Машина снова разматывает крутые извилины горного серпантина. Но мы уже не видим ни склонов, одетых голубоватыми соснами, ни обрывов, ни горных рек. Темно. Совершенно темно.
В темноте как-то особенно хорошо думается.
За несколько дней, которые мы с женой провели в Мексике, нам удалось немало повидать. Видели великолепные музеи древнего и современного искусства, видели ацтекские пирамиды — гигантские ритуальные комплексы, как будто построенные какими-то космическими пришельцами в сухой степи и донесшие до нас ритмы и прелесть древнего доиспанского искусства здешних краев. С друзьями бродили по ночам по улицам Мехико. Подолгу стаивали на площадях, где дюжие смуглые парни в сомбреро с гитарами в руках щедро угощали всех, кто хотел их слушать, и музыкой и пляской. Целый день провели в выставочном зале университета, где в ту пору экспонировался, как говорилось в Проспекте, «весь Сикейрос». А в окно этого зала любовались его первым экспериментом в области «скульптоживописи» — огромным и многоцветным рельефом на здании университетского ректората, созданным на тему «Народ университету, университет народу». Интересные прожили мы здесь дни.
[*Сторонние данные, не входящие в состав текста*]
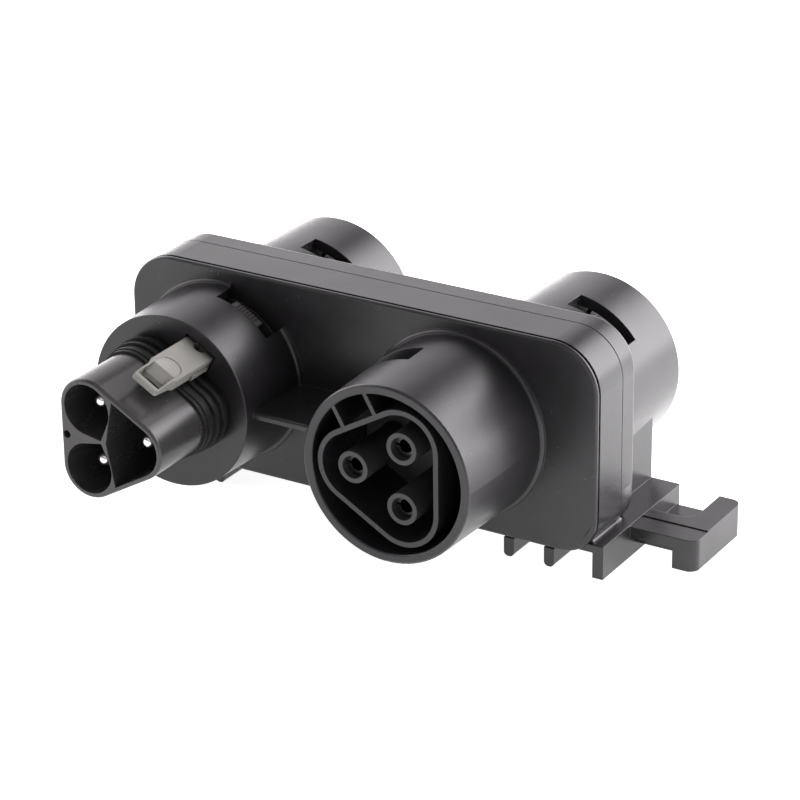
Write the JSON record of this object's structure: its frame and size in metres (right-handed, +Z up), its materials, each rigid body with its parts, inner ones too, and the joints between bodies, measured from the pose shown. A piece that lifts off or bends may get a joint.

И когда вдруг из-за какого-то поворота дороги открылся внизу, вдали мерцающий океан огней Мехико, достающий до самого горизонта, как-то сам собой вдруг пришел главный вывод из всего виденного и слышанного. Интереснейшая страна. Интереснейшая культура. Интересные люди. И все-таки самым интересным из всего того, с чем мы здесь встретились, был сам Давид Альфаро Сикейрос, этот неистовый Альфаро, как зовут его друзья, и я решил, что завтра так и скажу, официально поздравляя с трибуны нового лауреата Ленинской премии мира.
Репортаж из-за облаков
В кабине полумрак. Ровно, убаюкивающе шелестят моторы. Густой слой облаков, лохматых, курчавых, белых, как шкуры овец, пасущихся на горных склонах, слегка позолочен неистово полыхающим солнцем. Земля где-то глубоко под нами, и, даже имея в руках карту, трудно определить, что там внизу — сухие ли равнины Индии, на которых желтеют клинышки и прямоугольнички вызревающих хлебов, зеленые ли холмы Пакистана или бесконечные нагромождения серых слоистых скал Афганистана, напоминающие апокрифические фрески древних художников.
Внизу — Азия. Но веселые, легкомысленные буддийские, суровые, напыщенные ламаистские боги и даже энергичный пророк Магомет, любивший, как известно, совать нос в чужие дела, должно быть, махнули рукой на наш самолет, затерявшийся в голубизне небес, и западный бог Морфей, сын Гипноса, незримо прокрался в его кабину. Пассажиры, населяющие чрево этого крылатого кита, неторопливо летящего из Дели в Москву, уже ощущают его присутствие. Они спят или дремлют, и даже хорошенькая индианка-стюардесса, похожая на старинную бронзовую ритуальную статуэтку, одетую в кокетливый мундирчик компании «Айр Индиа», уснула, свернувшись, как котенок, на одном из свободных кресел.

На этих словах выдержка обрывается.